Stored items

———

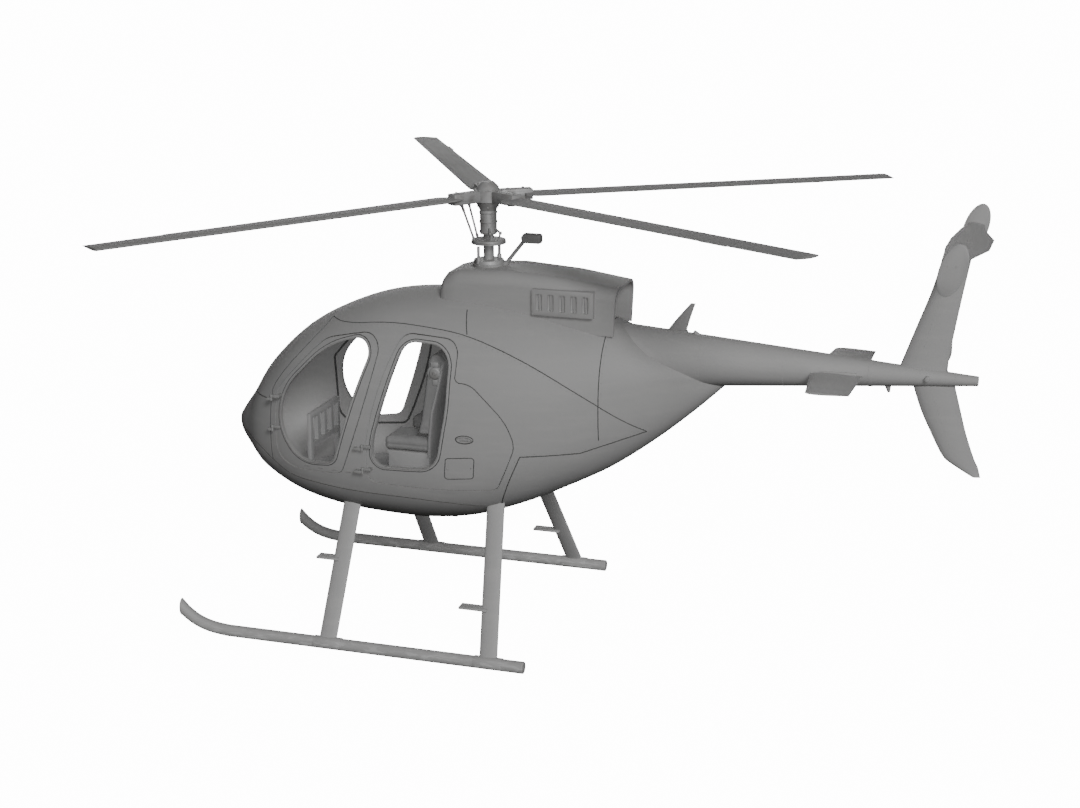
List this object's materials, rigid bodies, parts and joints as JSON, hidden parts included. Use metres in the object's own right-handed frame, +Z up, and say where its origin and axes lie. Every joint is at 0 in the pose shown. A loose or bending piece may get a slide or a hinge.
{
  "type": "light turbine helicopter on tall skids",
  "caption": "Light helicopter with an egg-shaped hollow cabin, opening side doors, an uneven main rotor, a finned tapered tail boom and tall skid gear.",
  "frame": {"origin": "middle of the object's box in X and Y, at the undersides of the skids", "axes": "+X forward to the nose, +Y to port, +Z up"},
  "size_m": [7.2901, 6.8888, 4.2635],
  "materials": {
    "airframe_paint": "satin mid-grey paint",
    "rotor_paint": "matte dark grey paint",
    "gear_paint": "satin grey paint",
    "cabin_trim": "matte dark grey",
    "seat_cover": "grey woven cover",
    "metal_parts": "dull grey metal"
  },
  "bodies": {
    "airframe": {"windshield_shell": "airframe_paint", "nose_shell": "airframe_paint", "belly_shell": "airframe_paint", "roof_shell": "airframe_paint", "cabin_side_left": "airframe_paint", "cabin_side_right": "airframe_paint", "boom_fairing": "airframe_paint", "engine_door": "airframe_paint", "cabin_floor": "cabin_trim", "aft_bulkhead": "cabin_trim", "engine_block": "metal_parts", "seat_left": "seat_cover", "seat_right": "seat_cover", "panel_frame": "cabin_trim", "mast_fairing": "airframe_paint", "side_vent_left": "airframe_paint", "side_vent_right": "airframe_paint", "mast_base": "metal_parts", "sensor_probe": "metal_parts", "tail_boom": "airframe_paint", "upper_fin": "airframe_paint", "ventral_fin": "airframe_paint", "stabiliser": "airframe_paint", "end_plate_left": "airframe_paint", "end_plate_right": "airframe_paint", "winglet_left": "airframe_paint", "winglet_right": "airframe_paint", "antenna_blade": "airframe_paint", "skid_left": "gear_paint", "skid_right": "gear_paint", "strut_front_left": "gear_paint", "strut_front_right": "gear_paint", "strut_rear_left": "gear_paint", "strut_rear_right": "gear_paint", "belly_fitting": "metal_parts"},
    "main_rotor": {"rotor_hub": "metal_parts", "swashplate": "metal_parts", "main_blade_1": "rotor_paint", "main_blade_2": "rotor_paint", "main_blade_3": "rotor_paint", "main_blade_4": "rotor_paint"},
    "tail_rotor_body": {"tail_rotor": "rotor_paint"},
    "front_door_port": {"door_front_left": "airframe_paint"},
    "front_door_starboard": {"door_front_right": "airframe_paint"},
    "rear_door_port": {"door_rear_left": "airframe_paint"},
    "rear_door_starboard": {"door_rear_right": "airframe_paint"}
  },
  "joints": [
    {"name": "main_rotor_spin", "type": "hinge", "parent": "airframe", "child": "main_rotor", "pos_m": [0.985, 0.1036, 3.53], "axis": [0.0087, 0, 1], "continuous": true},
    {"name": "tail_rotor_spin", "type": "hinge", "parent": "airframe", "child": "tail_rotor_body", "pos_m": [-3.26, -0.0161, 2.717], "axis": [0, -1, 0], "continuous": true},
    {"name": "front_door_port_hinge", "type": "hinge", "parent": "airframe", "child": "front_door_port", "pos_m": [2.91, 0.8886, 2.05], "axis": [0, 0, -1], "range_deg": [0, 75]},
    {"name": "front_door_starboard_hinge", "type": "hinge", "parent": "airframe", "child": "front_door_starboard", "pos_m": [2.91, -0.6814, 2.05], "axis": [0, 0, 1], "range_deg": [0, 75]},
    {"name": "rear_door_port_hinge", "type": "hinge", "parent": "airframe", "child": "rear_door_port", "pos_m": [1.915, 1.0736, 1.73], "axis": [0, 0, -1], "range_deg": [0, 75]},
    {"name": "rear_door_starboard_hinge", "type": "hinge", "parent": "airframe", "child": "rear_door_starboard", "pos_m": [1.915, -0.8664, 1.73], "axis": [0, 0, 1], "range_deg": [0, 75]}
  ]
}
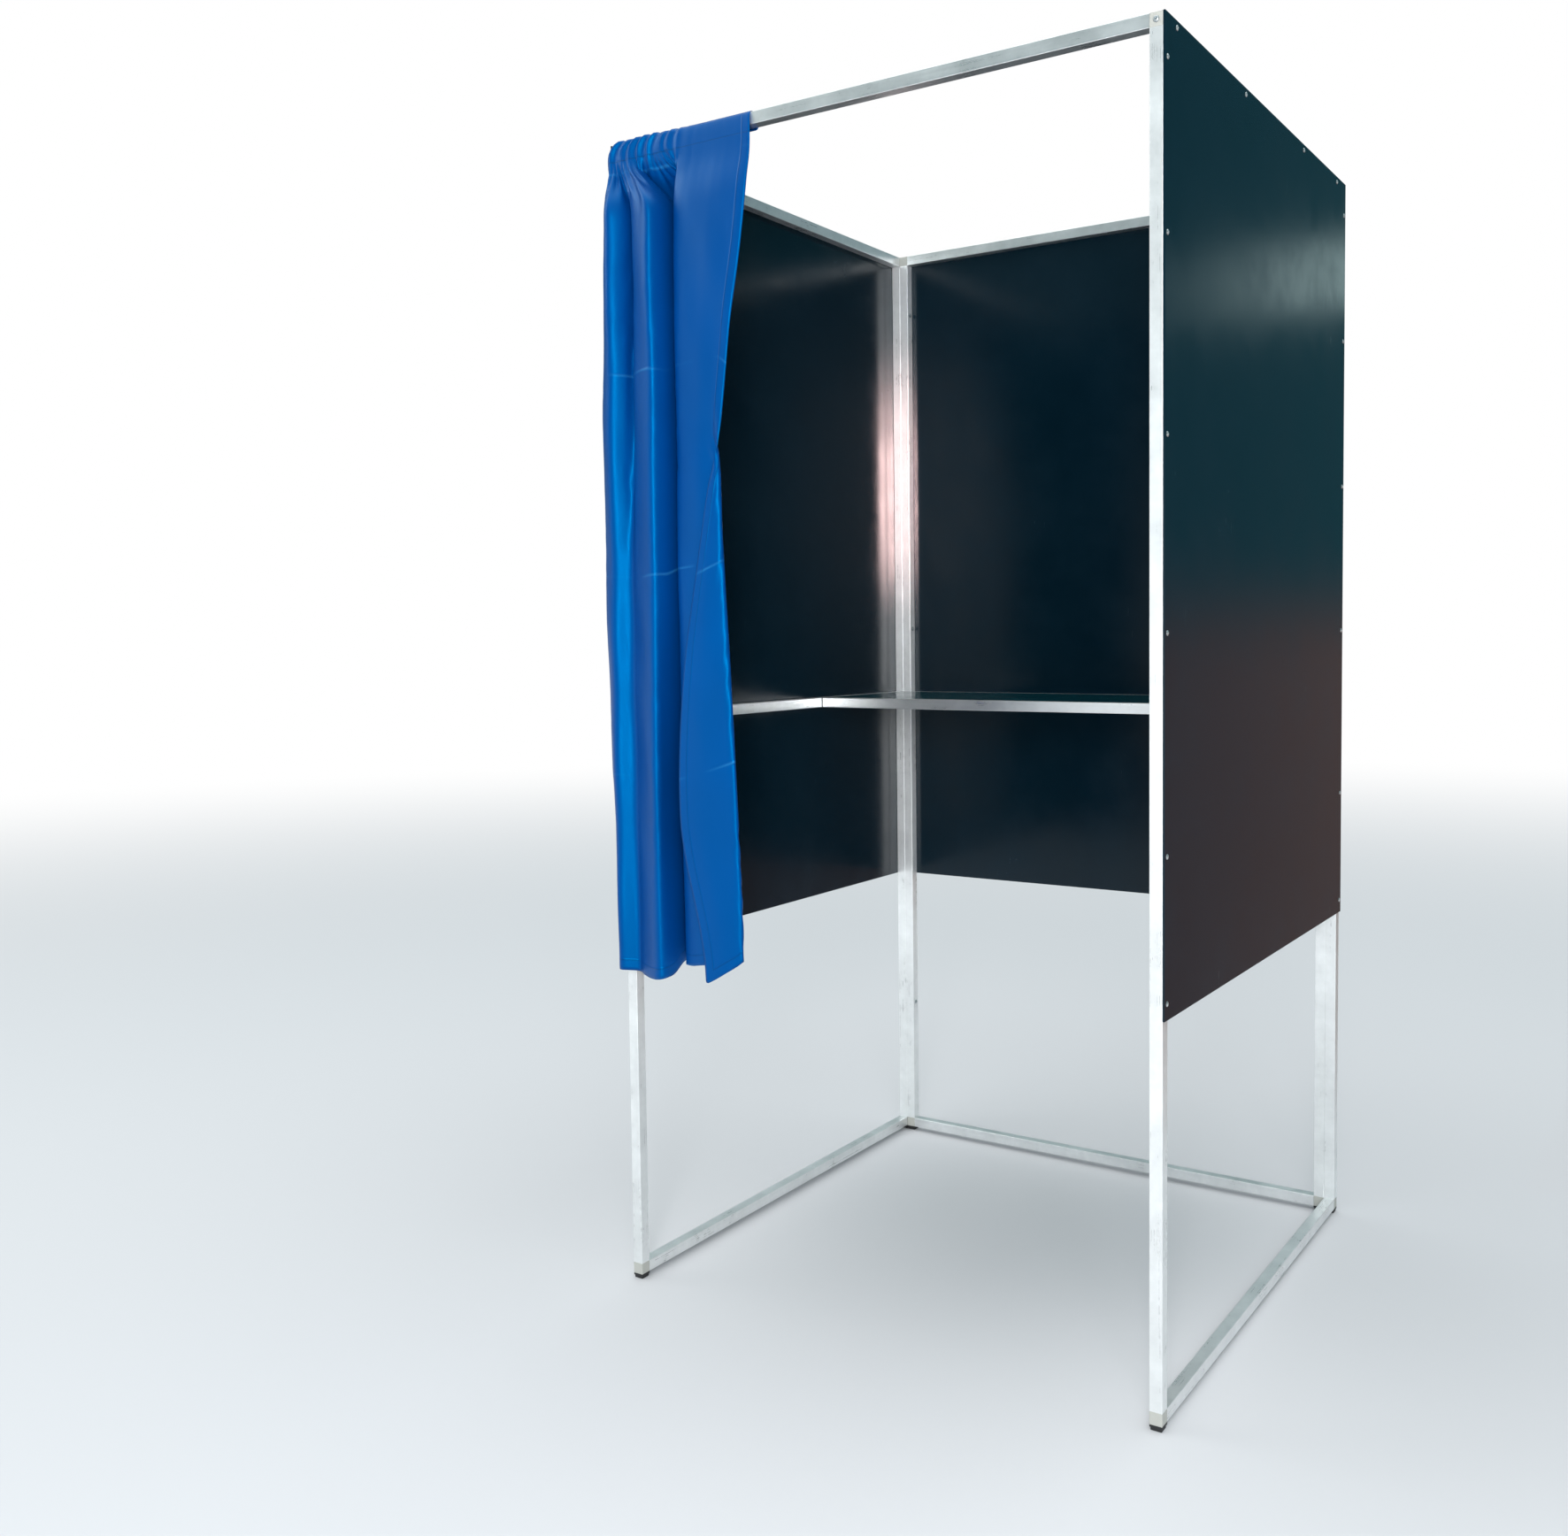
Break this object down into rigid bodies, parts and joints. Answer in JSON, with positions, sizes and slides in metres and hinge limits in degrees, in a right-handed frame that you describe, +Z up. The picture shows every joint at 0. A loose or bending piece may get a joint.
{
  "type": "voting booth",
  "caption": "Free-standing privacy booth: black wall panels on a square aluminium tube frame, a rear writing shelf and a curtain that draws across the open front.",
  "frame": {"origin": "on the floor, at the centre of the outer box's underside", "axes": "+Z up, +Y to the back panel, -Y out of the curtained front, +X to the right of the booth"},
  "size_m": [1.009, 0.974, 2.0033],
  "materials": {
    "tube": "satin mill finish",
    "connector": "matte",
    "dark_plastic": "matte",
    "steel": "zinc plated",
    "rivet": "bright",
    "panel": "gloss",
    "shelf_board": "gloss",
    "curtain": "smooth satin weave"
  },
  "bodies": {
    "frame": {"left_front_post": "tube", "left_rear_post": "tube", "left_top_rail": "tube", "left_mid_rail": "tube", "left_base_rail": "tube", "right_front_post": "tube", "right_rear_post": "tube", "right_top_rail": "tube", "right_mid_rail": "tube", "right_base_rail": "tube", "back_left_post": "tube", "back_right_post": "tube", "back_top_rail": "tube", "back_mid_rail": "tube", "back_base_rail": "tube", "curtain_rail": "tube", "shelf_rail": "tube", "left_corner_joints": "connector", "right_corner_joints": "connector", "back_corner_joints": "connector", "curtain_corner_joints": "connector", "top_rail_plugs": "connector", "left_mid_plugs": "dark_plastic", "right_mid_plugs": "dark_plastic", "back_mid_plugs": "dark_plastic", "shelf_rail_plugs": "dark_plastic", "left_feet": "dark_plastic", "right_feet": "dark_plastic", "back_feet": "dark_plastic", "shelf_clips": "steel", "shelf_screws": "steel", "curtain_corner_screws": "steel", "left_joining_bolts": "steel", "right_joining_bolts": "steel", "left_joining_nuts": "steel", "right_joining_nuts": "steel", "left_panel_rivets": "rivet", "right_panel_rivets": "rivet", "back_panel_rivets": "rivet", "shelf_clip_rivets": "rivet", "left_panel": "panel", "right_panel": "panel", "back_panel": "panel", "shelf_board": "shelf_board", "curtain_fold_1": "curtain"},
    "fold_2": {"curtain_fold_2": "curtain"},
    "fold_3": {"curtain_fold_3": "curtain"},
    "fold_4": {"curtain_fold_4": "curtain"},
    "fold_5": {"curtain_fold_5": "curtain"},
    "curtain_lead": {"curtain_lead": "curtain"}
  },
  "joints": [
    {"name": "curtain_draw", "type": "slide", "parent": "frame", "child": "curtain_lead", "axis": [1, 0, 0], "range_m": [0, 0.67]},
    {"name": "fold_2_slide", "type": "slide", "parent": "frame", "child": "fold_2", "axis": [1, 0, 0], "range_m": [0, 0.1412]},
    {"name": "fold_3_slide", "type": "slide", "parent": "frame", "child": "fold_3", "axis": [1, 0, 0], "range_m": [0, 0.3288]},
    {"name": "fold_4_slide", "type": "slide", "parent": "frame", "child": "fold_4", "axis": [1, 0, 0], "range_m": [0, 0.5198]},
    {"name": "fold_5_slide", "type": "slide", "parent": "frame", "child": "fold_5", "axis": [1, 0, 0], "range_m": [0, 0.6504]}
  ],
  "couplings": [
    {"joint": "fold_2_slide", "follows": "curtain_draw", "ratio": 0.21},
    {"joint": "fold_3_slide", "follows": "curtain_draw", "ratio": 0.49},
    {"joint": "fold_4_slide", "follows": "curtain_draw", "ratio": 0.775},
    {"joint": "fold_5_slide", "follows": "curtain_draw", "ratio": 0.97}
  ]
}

———

*Problem description*:
Your task is to extract all of the records exactly.

*Written answer*:
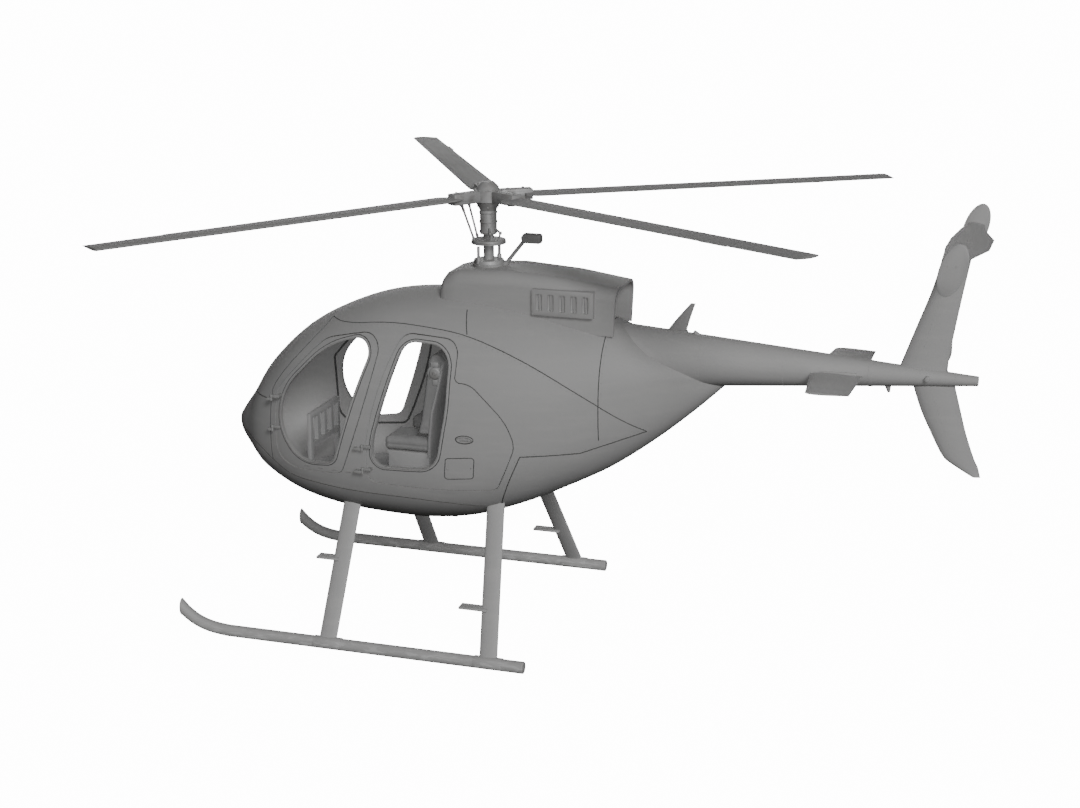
List this object's materials, rigid bodies, parts and joints as JSON, hidden parts included. Use metres in the object's own right-handed frame, +Z up, and say where its origin and axes lie. Every joint is at 0 in the pose shown. A loose or bending piece may get a slide or a hinge.
{
  "type": "light turbine helicopter on tall skids",
  "caption": "Light helicopter with an egg-shaped hollow cabin, opening side doors, an uneven main rotor, a finned tapered tail boom and tall skid gear.",
  "frame": {"origin": "middle of the object's box in X and Y, at the undersides of the skids", "axes": "+X forward to the nose, +Y to port, +Z up"},
  "size_m": [7.2901, 6.8888, 4.2635],
  "materials": {
    "airframe_paint": "satin mid-grey paint",
    "rotor_paint": "matte dark grey paint",
    "gear_paint": "satin grey paint",
    "cabin_trim": "matte dark grey",
    "seat_cover": "grey woven cover",
    "metal_parts": "dull grey metal"
  },
  "bodies": {
    "airframe": {"windshield_shell": "airframe_paint", "nose_shell": "airframe_paint", "belly_shell": "airframe_paint", "roof_shell": "airframe_paint", "cabin_side_left": "airframe_paint", "cabin_side_right": "airframe_paint", "boom_fairing": "airframe_paint", "engine_door": "airframe_paint", "cabin_floor": "cabin_trim", "aft_bulkhead": "cabin_trim", "engine_block": "metal_parts", "seat_left": "seat_cover", "seat_right": "seat_cover", "panel_frame": "cabin_trim", "mast_fairing": "airframe_paint", "side_vent_left": "airframe_paint", "side_vent_right": "airframe_paint", "mast_base": "metal_parts", "sensor_probe": "metal_parts", "tail_boom": "airframe_paint", "upper_fin": "airframe_paint", "ventral_fin": "airframe_paint", "stabiliser": "airframe_paint", "end_plate_left": "airframe_paint", "end_plate_right": "airframe_paint", "winglet_left": "airframe_paint", "winglet_right": "airframe_paint", "antenna_blade": "airframe_paint", "skid_left": "gear_paint", "skid_right": "gear_paint", "strut_front_left": "gear_paint", "strut_front_right": "gear_paint", "strut_rear_left": "gear_paint", "strut_rear_right": "gear_paint", "belly_fitting": "metal_parts"},
    "main_rotor": {"rotor_hub": "metal_parts", "swashplate": "metal_parts", "main_blade_1": "rotor_paint", "main_blade_2": "rotor_paint", "main_blade_3": "rotor_paint", "main_blade_4": "rotor_paint"},
    "tail_rotor_body": {"tail_rotor": "rotor_paint"},
    "front_door_port": {"door_front_left": "airframe_paint"},
    "front_door_starboard": {"door_front_right": "airframe_paint"},
    "rear_door_port": {"door_rear_left": "airframe_paint"},
    "rear_door_starboard": {"door_rear_right": "airframe_paint"}
  },
  "joints": [
    {"name": "main_rotor_spin", "type": "hinge", "parent": "airframe", "child": "main_rotor", "pos_m": [0.985, 0.1036, 3.53], "axis": [0.0087, 0, 1], "continuous": true},
    {"name": "tail_rotor_spin", "type": "hinge", "parent": "airframe", "child": "tail_rotor_body", "pos_m": [-3.26, -0.0161, 2.717], "axis": [0, -1, 0], "continuous": true},
    {"name": "front_door_port_hinge", "type": "hinge", "parent": "airframe", "child": "front_door_port", "pos_m": [2.91, 0.8886, 2.05], "axis": [0, 0, -1], "range_deg": [0, 75]},
    {"name": "front_door_starboard_hinge", "type": "hinge", "parent": "airframe", "child": "front_door_starboard", "pos_m": [2.91, -0.6814, 2.05], "axis": [0, 0, 1], "range_deg": [0, 75]},
    {"name": "rear_door_port_hinge", "type": "hinge", "parent": "airframe", "child": "rear_door_port", "pos_m": [1.915, 1.0736, 1.73], "axis": [0, 0, -1], "range_deg": [0, 75]},
    {"name": "rear_door_starboard_hinge", "type": "hinge", "parent": "airframe", "child": "rear_door_starboard", "pos_m": [1.915, -0.8664, 1.73], "axis": [0, 0, 1], "range_deg": [0, 75]}
  ]
}
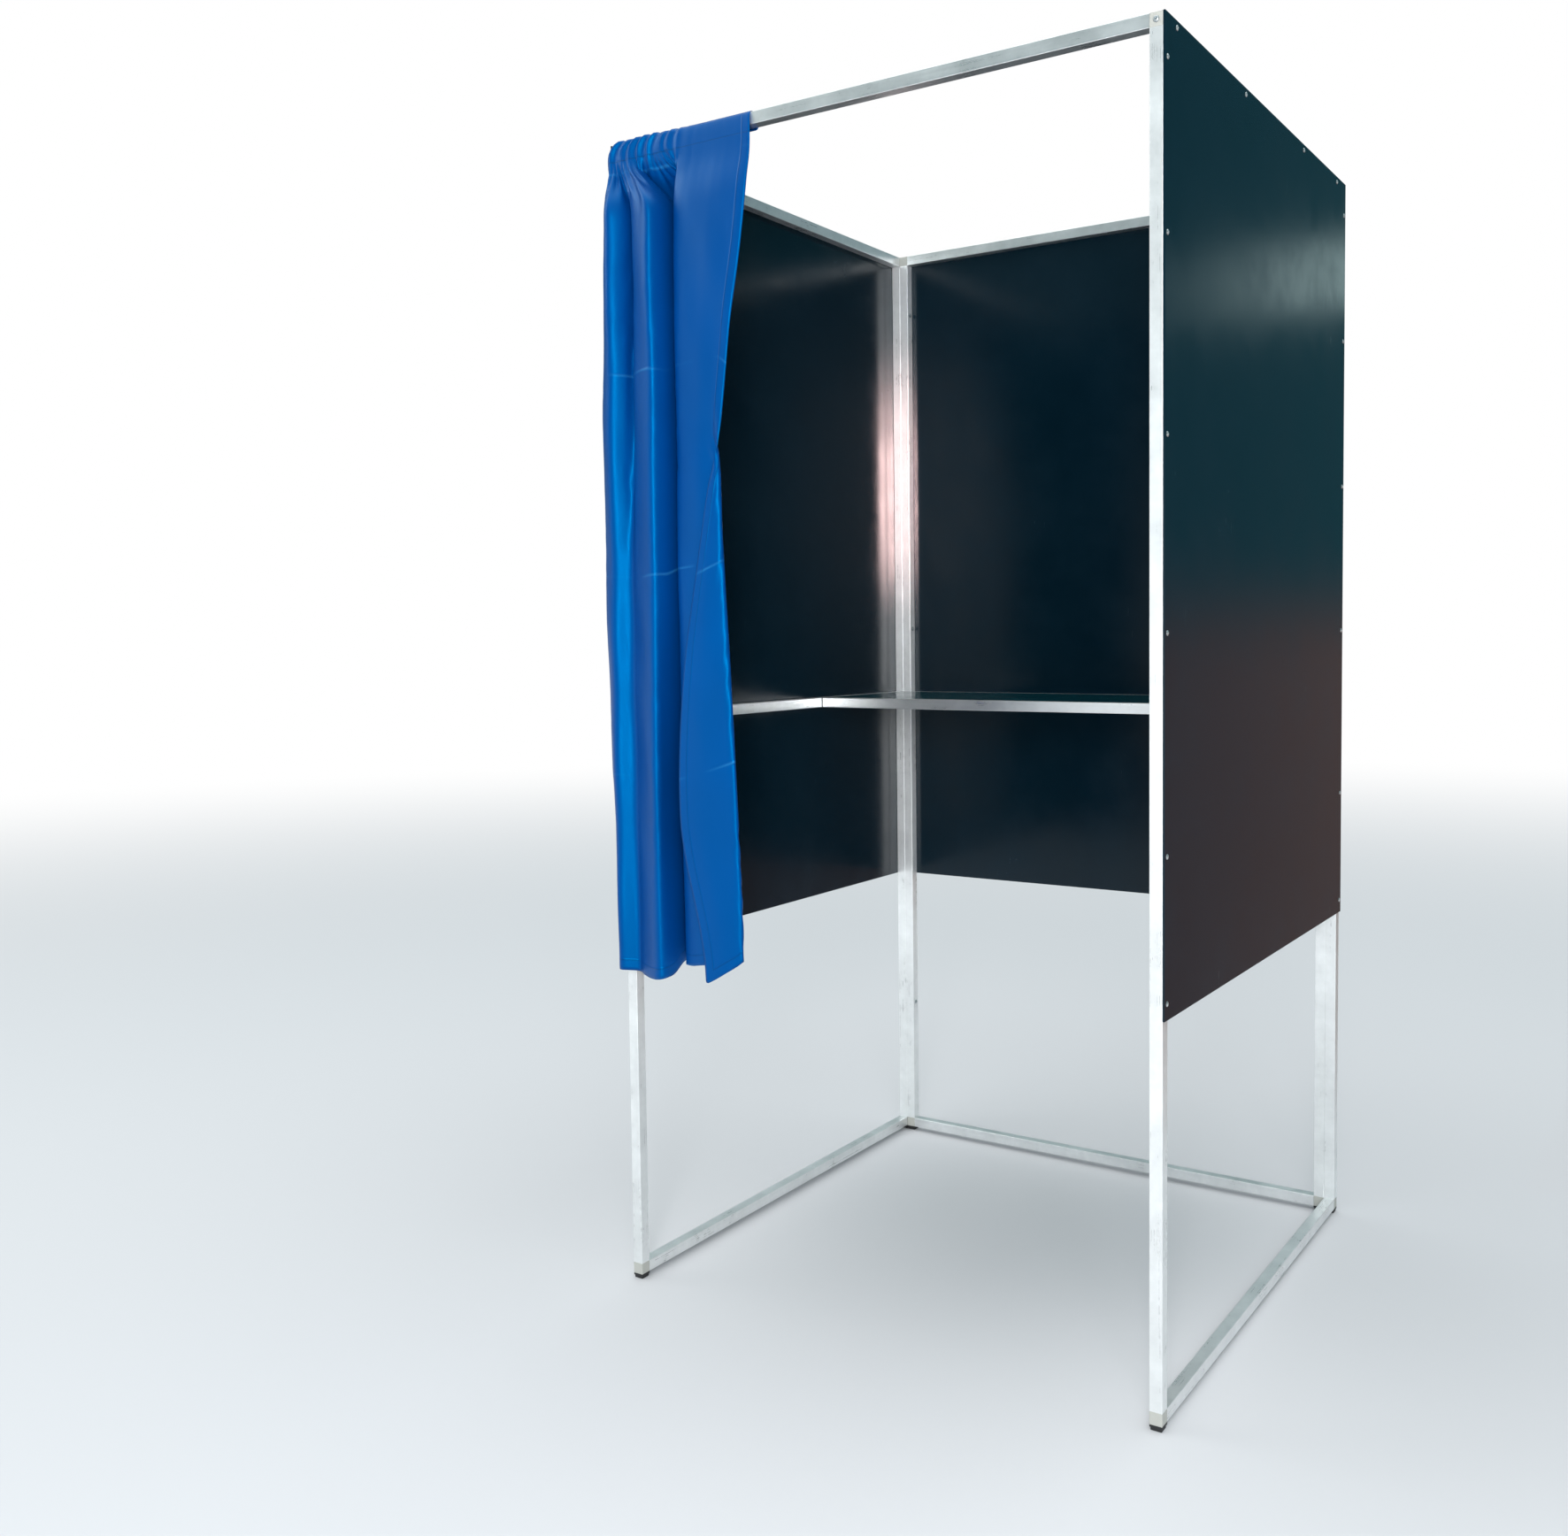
Break this object down into rigid bodies, parts and joints. Answer in JSON, with positions, sizes and slides in metres and hinge limits in degrees, in a right-handed frame that you describe, +Z up. The picture shows every joint at 0. A loose or bending piece may get a joint.
{
  "type": "voting booth",
  "caption": "Free-standing privacy booth: black wall panels on a square aluminium tube frame, a rear writing shelf and a curtain that draws across the open front.",
  "frame": {"origin": "on the floor, at the centre of the outer box's underside", "axes": "+Z up, +Y to the back panel, -Y out of the curtained front, +X to the right of the booth"},
  "size_m": [1.009, 0.974, 2.0033],
  "materials": {
    "tube": "satin mill finish",
    "connector": "matte",
    "dark_plastic": "matte",
    "steel": "zinc plated",
    "rivet": "bright",
    "panel": "gloss",
    "shelf_board": "gloss",
    "curtain": "smooth satin weave"
  },
  "bodies": {
    "frame": {"left_front_post": "tube", "left_rear_post": "tube", "left_top_rail": "tube", "left_mid_rail": "tube", "left_base_rail": "tube", "right_front_post": "tube", "right_rear_post": "tube", "right_top_rail": "tube", "right_mid_rail": "tube", "right_base_rail": "tube", "back_left_post": "tube", "back_right_post": "tube", "back_top_rail": "tube", "back_mid_rail": "tube", "back_base_rail": "tube", "curtain_rail": "tube", "shelf_rail": "tube", "left_corner_joints": "connector", "right_corner_joints": "connector", "back_corner_joints": "connector", "curtain_corner_joints": "connector", "top_rail_plugs": "connector", "left_mid_plugs": "dark_plastic", "right_mid_plugs": "dark_plastic", "back_mid_plugs": "dark_plastic", "shelf_rail_plugs": "dark_plastic", "left_feet": "dark_plastic", "right_feet": "dark_plastic", "back_feet": "dark_plastic", "shelf_clips": "steel", "shelf_screws": "steel", "curtain_corner_screws": "steel", "left_joining_bolts": "steel", "right_joining_bolts": "steel", "left_joining_nuts": "steel", "right_joining_nuts": "steel", "left_panel_rivets": "rivet", "right_panel_rivets": "rivet", "back_panel_rivets": "rivet", "shelf_clip_rivets": "rivet", "left_panel": "panel", "right_panel": "panel", "back_panel": "panel", "shelf_board": "shelf_board", "curtain_fold_1": "curtain"},
    "fold_2": {"curtain_fold_2": "curtain"},
    "fold_3": {"curtain_fold_3": "curtain"},
    "fold_4": {"curtain_fold_4": "curtain"},
    "fold_5": {"curtain_fold_5": "curtain"},
    "curtain_lead": {"curtain_lead": "curtain"}
  },
  "joints": [
    {"name": "curtain_draw", "type": "slide", "parent": "frame", "child": "curtain_lead", "axis": [1, 0, 0], "range_m": [0, 0.67]},
    {"name": "fold_2_slide", "type": "slide", "parent": "frame", "child": "fold_2", "axis": [1, 0, 0], "range_m": [0, 0.1412]},
    {"name": "fold_3_slide", "type": "slide", "parent": "frame", "child": "fold_3", "axis": [1, 0, 0], "range_m": [0, 0.3288]},
    {"name": "fold_4_slide", "type": "slide", "parent": "frame", "child": "fold_4", "axis": [1, 0, 0], "range_m": [0, 0.5198]},
    {"name": "fold_5_slide", "type": "slide", "parent": "frame", "child": "fold_5", "axis": [1, 0, 0], "range_m": [0, 0.6504]}
  ],
  "couplings": [
    {"joint": "fold_2_slide", "follows": "curtain_draw", "ratio": 0.21},
    {"joint": "fold_3_slide", "follows": "curtain_draw", "ratio": 0.49},
    {"joint": "fold_4_slide", "follows": "curtain_draw", "ratio": 0.775},
    {"joint": "fold_5_slide", "follows": "curtain_draw", "ratio": 0.97}
  ]
}